The new electronic deeds system will hopefully enable the registration of large volumes of deeds and it will improve the turn-around times for the delivering of registered title deeds and other security documents to clients, with access to the deed’s registration services from anywhere in the country. It should in the long run speed up the registration of transactions and provide greater mobility for the registration of transactions, ultimately benefiting the consumer.
Who gets to choose the conveyancing attorney?
I’ve finally found a buyer for my property. I want my brother, who is an attorney, to do the transfer on the sale because then I know it will be done right and fast, but the buyer wants his attorney to do the transfer stating that as he has to pay transfer costs, it should be his right to choose. Whose choice is it?”
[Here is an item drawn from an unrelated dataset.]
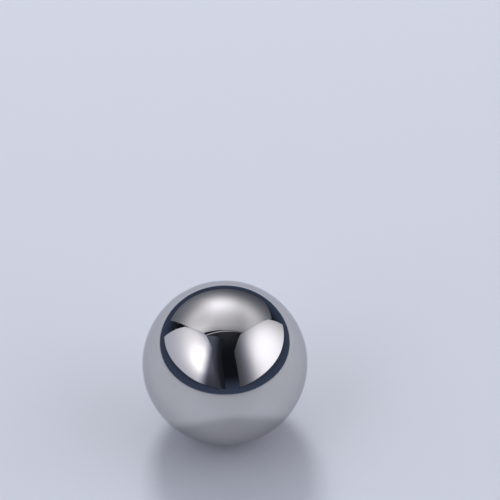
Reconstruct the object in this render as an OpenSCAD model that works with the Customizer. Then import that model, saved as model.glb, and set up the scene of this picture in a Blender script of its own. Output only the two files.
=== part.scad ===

According to our common law, it is standard practice that the seller nominates the conveyancing attorney as it is believed that the seller stands more to lose than the buyer if the transaction does not continue.
In a typical property transaction, the costs due by the buyer will be for payment of the purchase price, transfer costs and transfer duty. As this represents a number of costs and financing that need to be attended to before a successful transfer of property takes place, the seller will probably feel more at ease if his nominated conveyancer handles all of these intricate steps and costs to ensure that the transaction is attended to correctly and efficiently. This does not mean that a conveyancer only acts in the interest of the seller. The conveyancer must act in the interests of both parties. However, the fact that the buyer is liable for costs, does not give the buyer a right to nominate the attorney.
It is however possible for the seller and buyer to agree that the transfer can be attended to by a conveyancer agreed upon by both parties and even one nominated by the buyer. If such agreement is made, it should ideally be added as a specific condition of the agreement of sale to ensure that no later disputes arise in this regard.
What to do when you settle your home loan?
“After nearly 20 years I’m finally at the point where I’ve just about repaid my home loan. This has me wondering though, what happens or what I should do when I pay the final instalment?”
The first thing to do after you pay your final instalment to the bank is open a bottle of champagne and celebrate your home being fully yours! Once the important celebrations are finalised, you can move on to consider your options.
It must be noted that your home loan (or mortgage) will not automatically be cancelled just because you have paid the final instalment. This leaves you with two options:
1. Keep your home loan account with the bank open; or
2. Cancel the home loan account with the bank.
Many choose to keep their home loan accounts open as they can still continue to use and draw from their flexi-account facility linked to their home loan. The advantage of keeping your home loan account open is that you will not have to incur further costs to register another bond over the property as security should you wish to take a further loan from the bank for example to fund house renovations. You will still need to pay the monthly administration costs of the bank and your insurance policy and of course, if you loan money, you will need to monthly pay back the new loan. Also note that the bank will keep the title deed to your house as security until the home loan is cancelled.
If you would rather part ways with the bank and cancel your home loan account, the following steps should be followed:
Firstly, you must give the bank written notice of your intention to cancel the home loan. Usually a period of 90 days is required. The bank will then send instructions to their cancellation attorney to assist them with cancelling the home loan at the Deeds Office. If you fail to notify the bank within the above-mentioned three-month period of the cancellation of your home loan, additional charges could be added to your settlement statement.
Secondly, the cancellation attorney will provide you with a settlement statement containing your cancellation figures. The cancellation figures is made up of the settlement amount and approximately six months of life insurance premiums in advance so that provision is made for the cancellation process to be finalised. In case of early termination, an early termination penalty may also be added to the cancellation figures. Once the cancellation figures are paid, the cancellation attorney lodges a consent to cancel your home loan at the Deeds Office. On date of registration at the Deeds Office, your home loan is officially cancelled and the account with the bank is closed.
You will then receive the title deed to your home from the cancellation attorney. This title deed reflects your ownership of your property and should be carefully stored. Once lost, it can be an expensive exercise to replace such a title deed.
Once the home loan is cancelled you no longer have to pay life insurance premiums to the bank or any bank charges or banking fees. As cancelling your home loan also means you are cancelling your home insurance with the bank, it will be important to without delay ensure that you take out the necessary insurance cover for your home.